### COLLECTED DATA
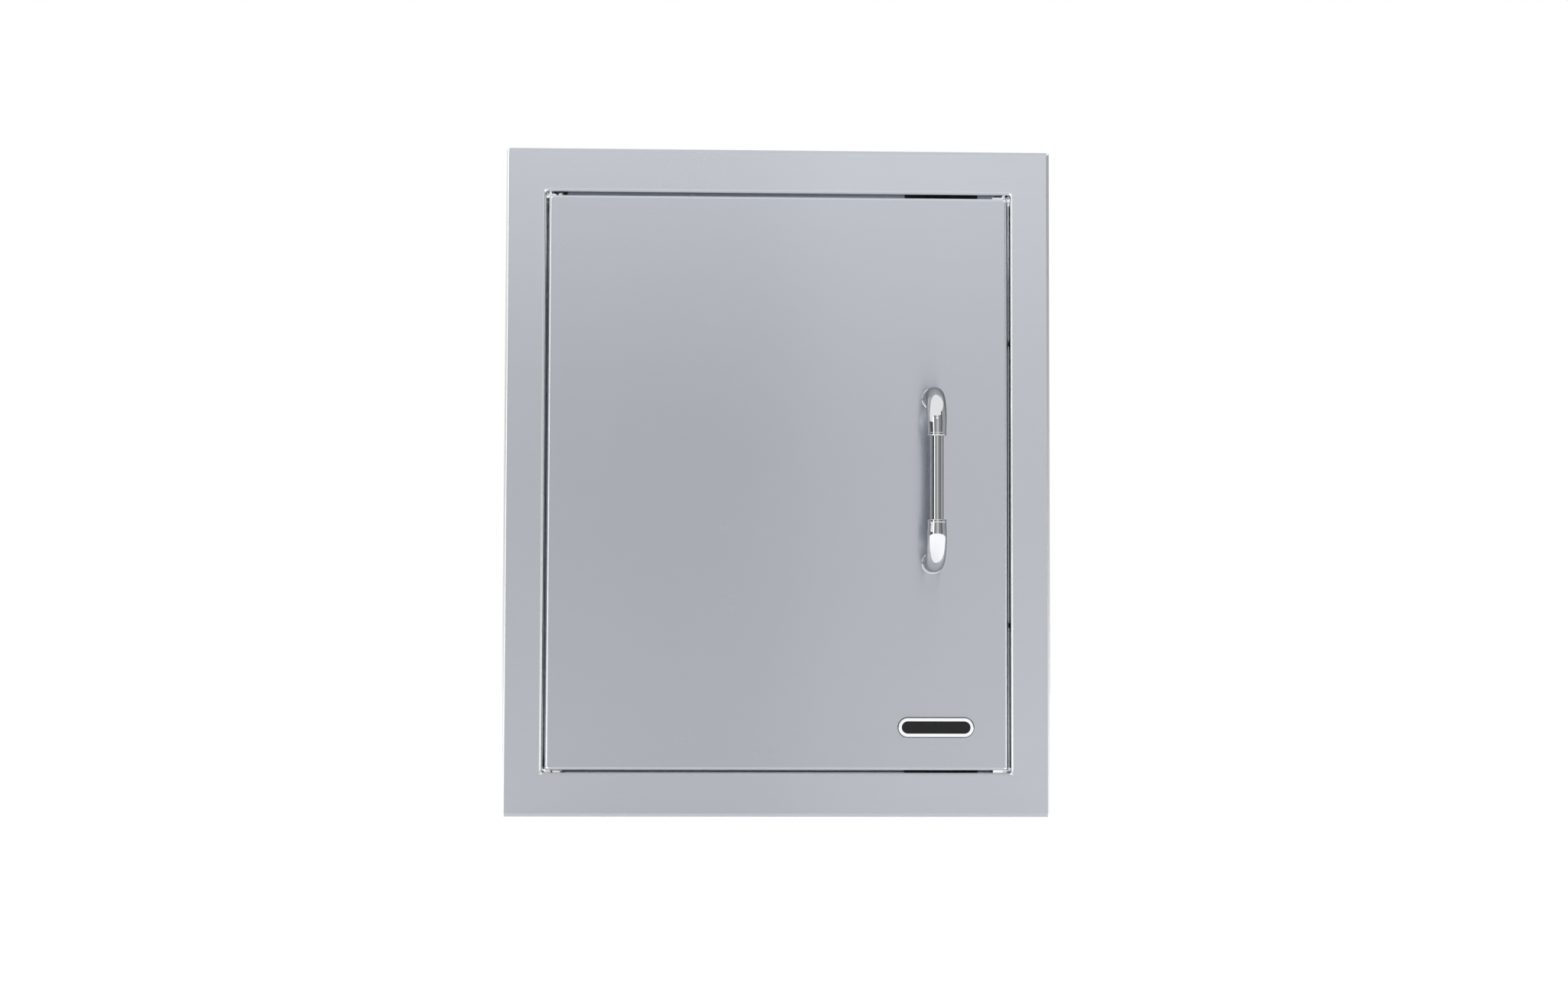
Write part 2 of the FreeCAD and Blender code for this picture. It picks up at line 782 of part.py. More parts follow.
def make_finger_knob():
    """Knob through the stop ring into the pin, reaching out of the liner's slot."""
    start = V(pivot_x, pivot_y + pin_radius - knob_depth_in_pin, knob_z)
    reach = door_back + knob_reach - start.y
    stem = rod(knob_radius, start, V(0, 1, 0), reach)
    head_start = V(pivot_x, door_back + knob_reach - knob_head_length, knob_z)
    head = rod(knob_head_radius, head_start, V(0, 1, 0), knob_head_length)
    end = door_back + knob_reach
    head = head.makeFillet(knob_edge, edges_at(head, end))
    return stem.fuse(head).removeSplitter()


def make_spring():
    """Compression spring between the bracket's lower lug and the stop ring."""
    low = spring_seat + spring_wire_radius + seat_clearance
    high = ring_bottom - spring_wire_radius - seat_clearance
    pitch = (high - low) / spring_turns
    path = Part.makeHelix(pitch, high - low, spring_mean_radius)
    slope = math.atan2(pitch, 2 * math.pi * spring_mean_radius)
    facing = V(0, math.cos(slope), math.sin(slope))
    section = Part.Wire(Part.makeCircle(spring_wire_radius, V(spring_mean_radius, 0, 0), facing))
    coil = Part.Wire(path).makePipeShell([section], True, True)
    coil.translate(V(pivot_x, pivot_y, low))
    return coil


def make_elbow():
    """The upper elbow: a round foot on the door, a bend, and a collar with a lip."""
    turn_y = bar_y + elbow_bend
    turn_z = foot_z - elbow_bend
    foot = rod(elbow_radius, V(handle_x, face_y, foot_z), V(0, -1, 0), face_y - turn_y)
    section = Part.Face(Part.Wire(Part.makeCircle(elbow_radius, V(handle_x, turn_y, foot_z),
                                                  V(0, 1, 0))))
    bend = section.revolve(V(handle_x, turn_y, turn_z), V(1, 0, 0), 90)
    arm = Part.makeCone(elbow_radius, collar_radius, turn_z - lip_ring_z,
                        V(handle_x, bar_y, turn_z), V(0, 0, -1))
    ring = rod(lip_ring_radius, V(handle_x, bar_y, lip_ring_z), V(0, 0, 1), lip_ring_height)
    ring = ring.makeFillet(lip_ring_edge, [e for e in ring.Edges if e.BoundBox.ZLength < EDGE_TOLERANCE])
    elbow = foot.fuse([bend, arm, ring]).removeSplitter()
    socket = rod(grip_radius + running_clearance, V(handle_x, bar_y, lip_ring_z - 1),
                 V(0, 0, 1), grip_socket_depth + 1 + seat_clearance)
    depth = handle_screw_length - skin_sheet - backing_sheet - handle_washer_sheet + 1
    hole = rod(handle_screw_radius + seat_clearance, V(handle_x, face_y + 1, foot_z),
               V(0, -1, 0), depth + 1)
    return elbow.cut(socket).cut(hole)


def make_grip():
    """The grip tube, seated in both elbows' sockets."""
    length = grip_length + 2 * grip_socket_depth
    base = V(handle_x, bar_y, handle_height - length / 2)
    tube = rod(grip_radius, base, V(0, 0, 1), length)
    return tube.cut(rod(grip_radius - grip_wall, base - V(0, 0, 1), V(0, 0, 1), length + 2))


def make_backing():
    """Backing plate inside the skin, behind the handle."""
    half = backing_width / 2
    low, high = handle_screw_places()
    plate = slab(handle_x - half, handle_x + half, skin_inner, skin_inner + backing_sheet,
                 low - backing_overhang, high + backing_overhang, liner_corner)
    for z in (low, high):
        start = V(handle_x, skin_inner - 1, z)
        plate = plate.cut(rod(handle_screw_radius + hole_clearance, start, V(0, 1, 0),
                              backing_sheet + 2))
    return plate


def make_handle_washers():
    """Washers between the handle screws' heads and the backing plate."""
    y = skin_inner + backing_sheet
    pieces = []
    for z in handle_screw_places():
        ring = rod(handle_washer_radius, V(handle_x, y, z), V(0, 1, 0), handle_washer_sheet)
        bore = rod(handle_screw_radius + hole_clearance, V(handle_x, y - 1, z), V(0, 1, 0),
                   handle_washer_sheet + 2)
        pieces.append(ring.cut(bore))
    return group(pieces)


def make_handle_screws():
    """Pan-head screws from inside the door into the elbows' feet."""
    y = skin_inner + backing_sheet + handle_washer_sheet
    pieces = []
    for z in handle_screw_places():
        shank = rod(handle_screw_radius, V(handle_x, y, z), V(0, -1, 0), handle_screw_length)
        head = rod(handle_screw_head_radius, V(handle_x, y, z), V(0, 1, 0),
                   handle_screw_head_height)
        head = head.makeFillet(handle_screw_crown,
                               edges_at(head, y + handle_screw_head_height))
        pieces.append(shank.fuse(head).removeSplitter())
    return group(pieces)


def stadium(width, height, y0, y1):
    """A block with half-round ends, at the badge's place."""
    return slab(badge_x - width / 2, badge_x + width / 2, y0, y1,
                badge_z - height / 2, badge_z + height / 2, height / 2 * round_end)


def make_badge_rim():
    """Badge body: a rim round a shallow recess, with two studs behind."""
    front = face_y - badge_sheet
    body = stadium(badge_width, badge_height, front, face_y)
    body = body.makeFillet(badge_edge, edges_at(body, front))
    inner = 2 * badge_rim
    body = body.cut(stadium(badge_width - inner, badge_height - inner, front - 1,
                            front + badge_recess))
    for x in badge_stud_places():
        body = body.fuse(rod(badge_stud_radius, V(x, face_y - badge_recess / 2, badge_z),
                             V(0, 1, 0), badge_stud_length + badge_recess / 2))
    return body.removeSplitter()


def make_badge_inlay():
    """Dark inlay, seated in the badge's recess."""
    floor = face_y - badge_sheet + badge_recess
    inner = 2 * (badge_rim + running_clearance)
    return stadium(badge_width - inner, badge_height - inner, floor - inlay_sheet, floor)


upper_stop = make_end_stop()
upper_case = make_catch_case()
upper_magnet = make_magnet()
upper_strike = make_strike()
upper_elbow = make_elbow()

nodes = {
    "face_frame": make_face_frame(),
    "hinge_side_stop": make_side_stop(hinge_stop_leg, False),
    "latch_side_stop": make_side_stop(stop_leg, True),
    "upper_stop": upper_stop,
    "lower_stop": mirrored(upper_stop),
    "stop_bumpers": make_bumpers(),
    "upper_pivot_plate": make_upper_plate(),
    "upper_bush": make_upper_bush(),
    "lower_pivot_plate": make_lower_plate(),
    "lower_pin": make_lower_pin(),
    "thrust_washer": make_thrust_washer(),
    "upper_catch_case": upper_case,
    "lower_catch_case": mirrored(upper_case),
    "upper_magnet": upper_magnet,
    "lower_magnet": mirrored(upper_magnet),
    "pole_plates": make_pole_plates(),
    "catch_screws": make_catch_screws(),
    "door_skin": make_door_skin(),
    "door_liner": make_liner(),
    "liner_rivets": make_rivets(),
    "hinge_side_channel": make_channel(door_left + channel_from_hinge_edge),
    "latch_side_channel": make_channel(door_right - channel_from_latch_edge),
    "upper_guide": make_upper_guide(),
    "spring_bracket": make_spring_bracket(),
    "lower_pivot_block": make_lower_block(),
    "lower_bush": make_lower_bush(),
    "upper_strike": upper_strike,
    "lower_strike": mirrored(upper_strike),
    "strike_screws": make_strike_screws(),
    "upper_elbow": upper_elbow,
    "lower_elbow": mirrored(upper_elbow, handle_height),
    "grip_tube": make_grip(),
    "handle_backing": make_backing(),
    "handle_washers": make_handle_washers(),
    "handle_screws": make_handle_screws(),
    "badge_rim": make_badge_rim(),
    "badge_inlay": make_badge_inlay(),
    "upper_pin": make_upper_pin(),
    "stop_ring": make_stop_ring(),
    "finger_knob": make_finger_knob(),
    "pin_spring": make_spring(),
}

os.makedirs("parts", exist_ok=True)
for name, shape in nodes.items():
    shape.exportStep("parts/" + name + ".step")
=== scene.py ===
"""A barbecue island access door: finishes, fine pieces and studio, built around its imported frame."""

import json
import logging
import math
from dataclasses import dataclass, field
from enum import IntEnum

import bmesh
import bpy
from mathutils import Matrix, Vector


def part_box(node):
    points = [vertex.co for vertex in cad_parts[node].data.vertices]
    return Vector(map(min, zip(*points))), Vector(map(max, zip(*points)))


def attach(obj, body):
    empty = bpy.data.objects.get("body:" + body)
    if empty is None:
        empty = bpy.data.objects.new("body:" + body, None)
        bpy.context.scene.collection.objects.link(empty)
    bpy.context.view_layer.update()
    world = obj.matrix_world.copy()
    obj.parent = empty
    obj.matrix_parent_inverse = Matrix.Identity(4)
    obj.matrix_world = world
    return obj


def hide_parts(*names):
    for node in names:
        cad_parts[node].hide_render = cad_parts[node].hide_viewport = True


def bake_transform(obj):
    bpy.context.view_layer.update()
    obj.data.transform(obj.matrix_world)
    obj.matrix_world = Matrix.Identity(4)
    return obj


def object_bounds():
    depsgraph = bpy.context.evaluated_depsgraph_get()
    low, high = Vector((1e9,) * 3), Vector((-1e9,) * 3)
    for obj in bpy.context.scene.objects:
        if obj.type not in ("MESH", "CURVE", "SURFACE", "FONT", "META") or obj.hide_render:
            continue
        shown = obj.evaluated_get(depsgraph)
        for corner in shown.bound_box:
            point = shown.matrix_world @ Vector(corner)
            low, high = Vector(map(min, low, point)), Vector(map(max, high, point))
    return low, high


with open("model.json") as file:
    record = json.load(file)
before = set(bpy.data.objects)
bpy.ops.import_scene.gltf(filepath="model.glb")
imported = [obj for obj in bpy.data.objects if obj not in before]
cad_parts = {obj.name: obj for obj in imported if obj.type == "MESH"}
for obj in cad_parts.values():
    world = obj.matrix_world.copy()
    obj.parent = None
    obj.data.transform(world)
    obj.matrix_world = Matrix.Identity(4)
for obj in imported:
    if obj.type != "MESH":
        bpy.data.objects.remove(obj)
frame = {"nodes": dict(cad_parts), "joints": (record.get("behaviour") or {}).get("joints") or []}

LOG = logging.getLogger("access_door")
CAD_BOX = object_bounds()

Object = bpy.types.Object
Tree = bpy.types.NodeTree
Socket = bpy.types.NodeSocket
Sockets = bpy.types.bpy_prop_collection
Colour = tuple[float, float, float]
Shade = tuple[float, float, float, float]
Pair = tuple[float, float]
Point = tuple[float, float, float]
Outline = tuple[Pair, ...]
Place = tuple[Point, Point]
Dressing = dict[str, tuple[str, ...]]

WHITE: Shade = (1.0, 1.0, 1.0, 1.0)
WHOLE = (0.0, 1.0)
FORWARDS: Point = (0.0, -1.0, 0.0)
BACKWARDS: Point = (0.0, 1.0, 0.0)
UPWARDS: Point = (0.0, 0.0, 1.0)


class Seed(IntEnum):
    """Seeds of the random turns, one for each kind of piece."""

    FOOT_RING = 2
    OPENING_WELD = 3
    DOOR_WELD = 4
    SPOT_WELD = 5
    SPRING = 6
    RIVET = 7
    SCREW = 11


def toned(colour: Colour, gain: float, lift: float = 0.0) -> Shade:
    """Returns a colour made lighter or darker, held at white."""
    return tuple(min(1.0, part * gain + lift) for part in colour) + (1.0,)


def spread(count: int, pitch: float, middle: float = 0.0) -> list[float]:
    """Returns evenly spaced places round a middle."""
    return [middle + (index - (count - 1) / 2) * pitch for index in range(count)]


def add_object(name: str, data: bpy.types.ID) -> Object:
    """Puts new data into the scene as an object.

    Args:
        name: the object's name.
        data: its mesh, camera or light.

    Returns:
        The object, at the origin.
    """
    made = bpy.data.objects.new(name, data)
    bpy.context.scene.collection.objects.link(made)
    return made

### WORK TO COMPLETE
Return only the lines from the beginning of the material up to and including the line with "return coil", exactly as written.

### WRITTEN RESPONSE
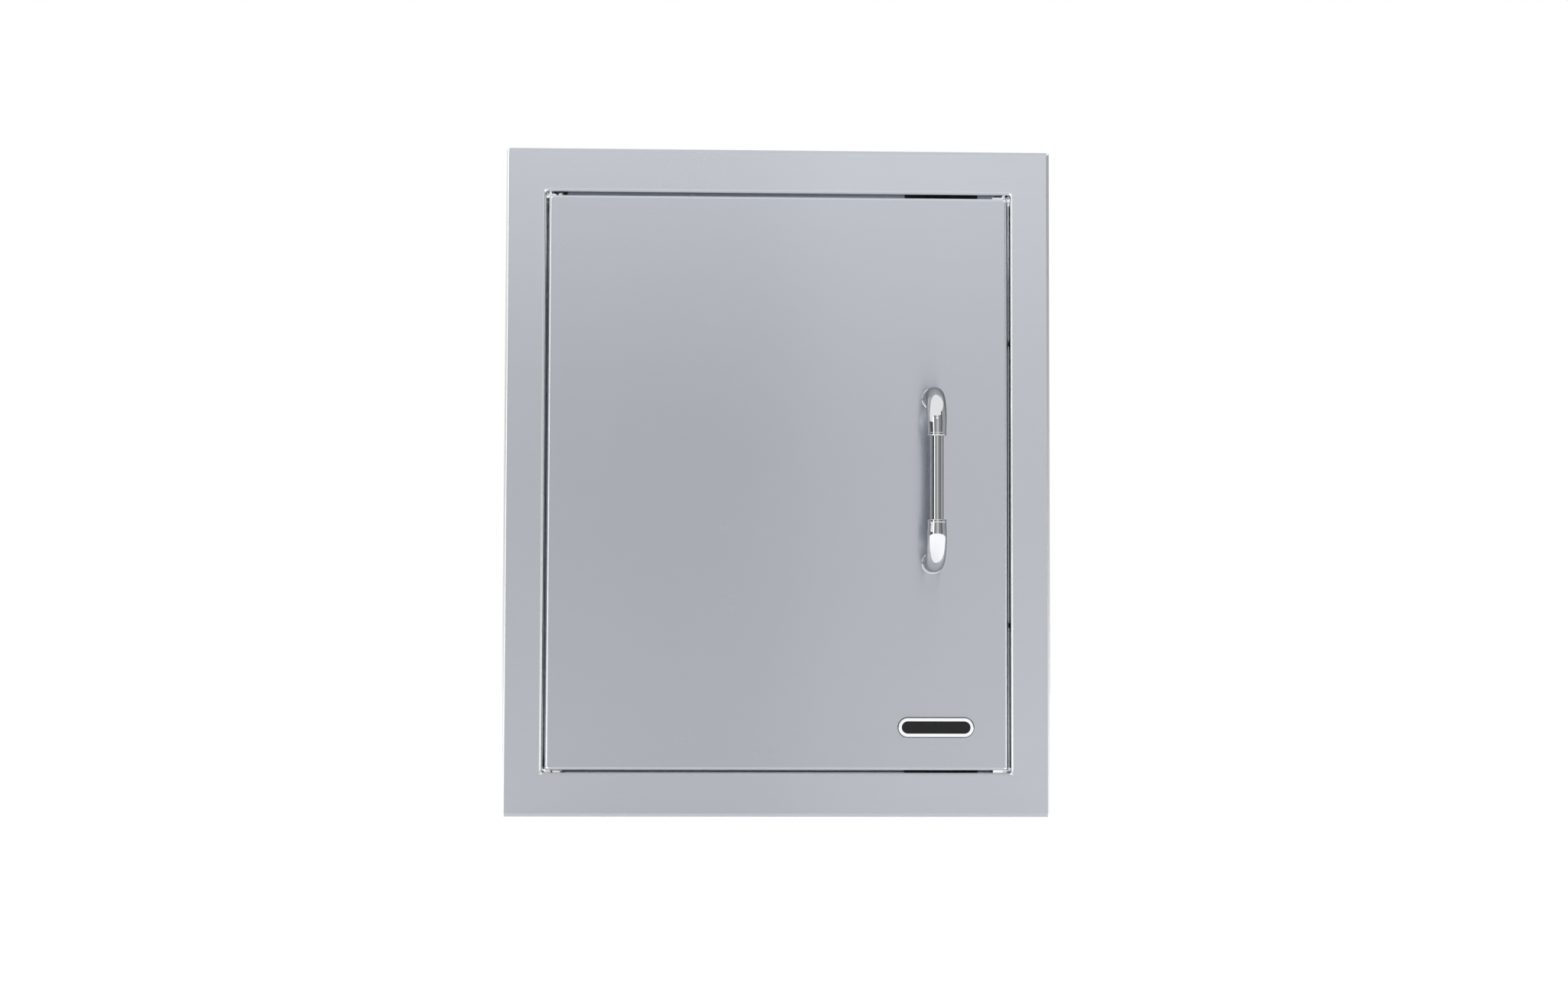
Write part 2 of the FreeCAD and Blender code for this picture. It picks up at line 782 of part.py. More parts follow.
def make_finger_knob():
    """Knob through the stop ring into the pin, reaching out of the liner's slot."""
    start = V(pivot_x, pivot_y + pin_radius - knob_depth_in_pin, knob_z)
    reach = door_back + knob_reach - start.y
    stem = rod(knob_radius, start, V(0, 1, 0), reach)
    head_start = V(pivot_x, door_back + knob_reach - knob_head_length, knob_z)
    head = rod(knob_head_radius, head_start, V(0, 1, 0), knob_head_length)
    end = door_back + knob_reach
    head = head.makeFillet(knob_edge, edges_at(head, end))
    return stem.fuse(head).removeSplitter()


def make_spring():
    """Compression spring between the bracket's lower lug and the stop ring."""
    low = spring_seat + spring_wire_radius + seat_clearance
    high = ring_bottom - spring_wire_radius - seat_clearance
    pitch = (high - low) / spring_turns
    path = Part.makeHelix(pitch, high - low, spring_mean_radius)
    slope = math.atan2(pitch, 2 * math.pi * spring_mean_radius)
    facing = V(0, math.cos(slope), math.sin(slope))
    section = Part.Wire(Part.makeCircle(spring_wire_radius, V(spring_mean_radius, 0, 0), facing))
    coil = Part.Wire(path).makePipeShell([section], True, True)
    coil.translate(V(pivot_x, pivot_y, low))
    return coil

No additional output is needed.